Limitation of Liability and Indemnification of Officers and Directors

Our amended and restated certificate of formation provides that our directors and officers will be indemnified by us to the fullest extent permitted under the TBOC and applicable federal laws and regulations, against all reasonable expenses incurred in connection with their service for or on our behalf. Our amended and restated certificate of formation also makes mandatory the indemnification permitted under Section 8.101 of the TBOC and makes mandatory the payment or reimbursement of reasonable expenses under Section 8.10 of the TBOC, and extends this mandatory indemnification and mandatory payment or reimbursement of expenses to all former or present officers of the Company and all persons who were serving at the request of the Company as the director, officer, partner, agent or trustee of another foreign or domestic entity.
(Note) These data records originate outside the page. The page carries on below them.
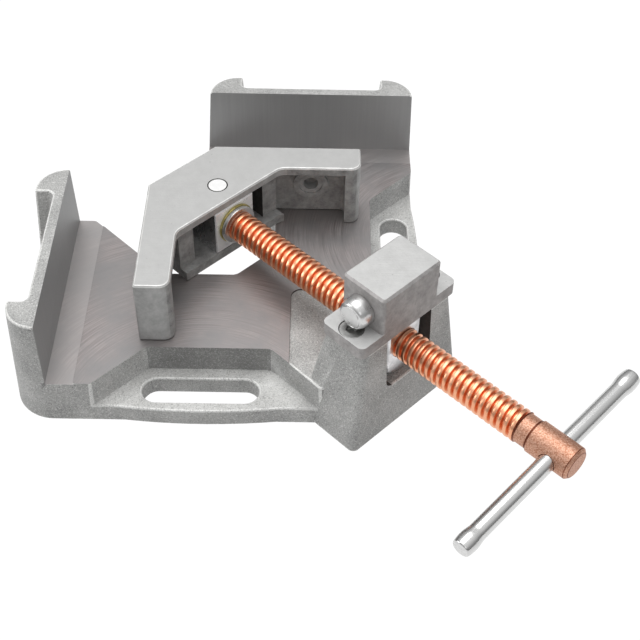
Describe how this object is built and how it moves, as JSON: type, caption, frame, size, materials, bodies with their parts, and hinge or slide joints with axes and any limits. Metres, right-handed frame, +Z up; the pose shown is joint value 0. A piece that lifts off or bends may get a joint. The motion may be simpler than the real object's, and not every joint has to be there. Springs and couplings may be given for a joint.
{
  "type": "two-axis clamp",
  "caption": "Right-angle welder's clamp: cast base with two fixed jaws and slotted feet, swivelling screw with sliding cross bar, and a pivoting right-angled moving jaw.",
  "frame": {"origin": "on the upright axis of the swivel nut, at the underside of the base", "axes": "+X along the rear fixed jaw and out of the left fixed jaw's working face, +Y towards the rear fixed jaw, +Z up from the bench"},
  "size_m": [0.334, 0.3408, 0.1008],
  "materials": {
    "base_casting": "silver-grey sand-cast skin, milled faces",
    "cap_casting": "silver-grey, ground",
    "jaw_casting": "silver-grey satin casting",
    "screw_steel": "oiled",
    "bright_steel": "polished",
    "zinc_steel": "bright zinc plating",
    "yellow_zinc_steel": "yellow zinc plating",
    "copper_plated_steel": "copper plating"
  },
  "bodies": {
    "frame": {"base": "base_casting", "nut_cap": "cap_casting", "cap_screws": "screw_steel", "retaining_plug": "bright_steel"},
    "nut": {"swivel_nut": "zinc_steel"},
    "carriage": {"swivel_block": "zinc_steel", "zinc_washer": "yellow_zinc_steel"},
    "screw": {"spindle": "copper_plated_steel", "thrust_washer": "bright_steel", "rear_washer": "bright_steel", "lock_nut": "zinc_steel", "lock_pin": "bright_steel"},
    "bar": {"handle_bar": "bright_steel"},
    "jaw": {"moving_jaw": "jaw_casting", "upper_pivot_pin": "bright_steel", "lower_pivot_pin": "bright_steel"}
  },
  "joints": [
    {"name": "nut_swing", "type": "hinge", "parent": "frame", "child": "nut", "pos_m": [0, 0, 0], "axis": [0, 0, 1], "range_deg": [-3.2, 1.8]},
    {"name": "clamp_travel", "type": "slide", "parent": "nut", "child": "carriage", "axis": [0.7157, -0.6984, 0], "range_m": [-0.058, 0.092]},
    {"name": "spindle_turn", "type": "hinge", "parent": "carriage", "child": "screw", "pos_m": [0, 0, 0.0529], "axis": [0.7157, -0.6984, 0], "range_deg": [-5220.5, 8280.5]},
    {"name": "bar_slide", "type": "slide", "parent": "screw", "child": "bar", "axis": [0.6952, 0.7123, 0.0965], "range_m": [-0.04, 0.051]},
    {"name": "jaw_pivot", "type": "hinge", "parent": "carriage", "child": "jaw", "pos_m": [-0.09662, 0.09429, 0], "axis": [0, 0, 1], "range_deg": [-1.8, 3.2]}
  ],
  "couplings": [
    {"joint": "spindle_turn", "follows": "clamp_travel", "rad_per_m": 1570.8}
  ]
}
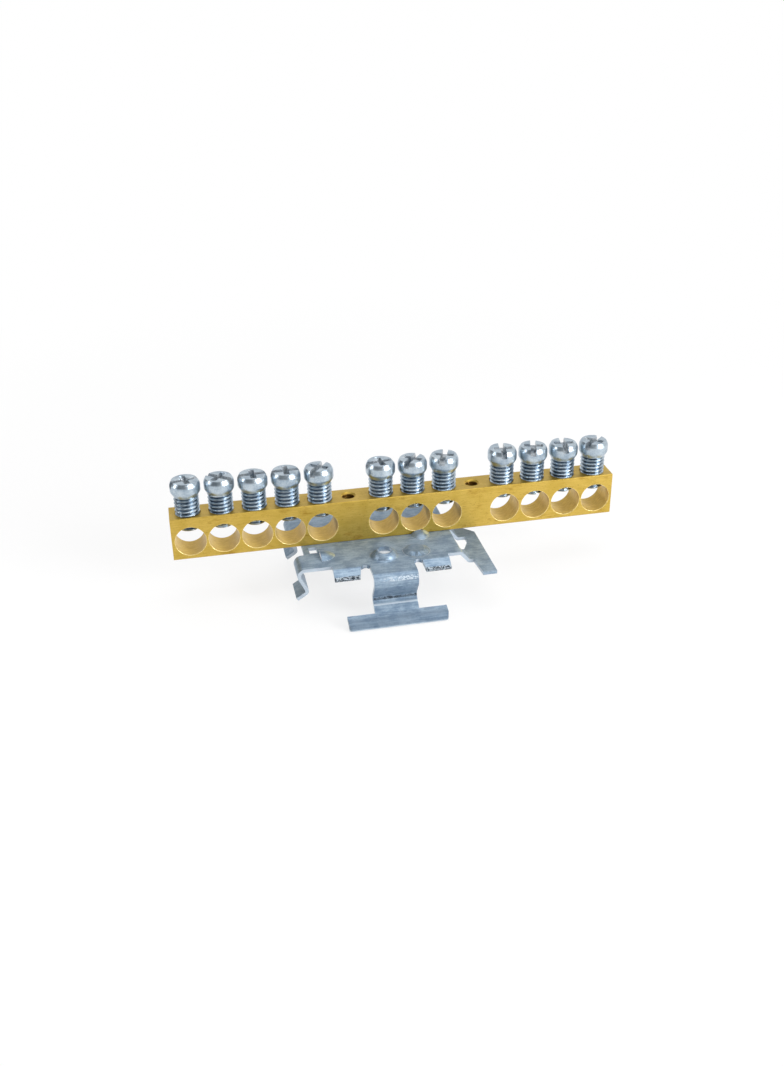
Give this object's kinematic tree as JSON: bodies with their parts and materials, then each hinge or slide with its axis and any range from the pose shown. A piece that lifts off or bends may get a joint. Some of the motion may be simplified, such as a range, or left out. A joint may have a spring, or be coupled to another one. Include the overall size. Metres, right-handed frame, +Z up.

In addition, our amended and restated certificate of formation provides that our directors and officers will not be personally liable for monetary damages to us to the fullest extent permitted by the TBOC.

We have entered into indemnification agreements with our executive officers and directors pursuant to which they will be indemnified as described above and will be advanced costs and expenses subject to the condition that such executive officers and directors will reimburse us for all advancements paid if a final judicial determination is made that such executive officer or director is not entitled to indemnification under applicable law or regulation.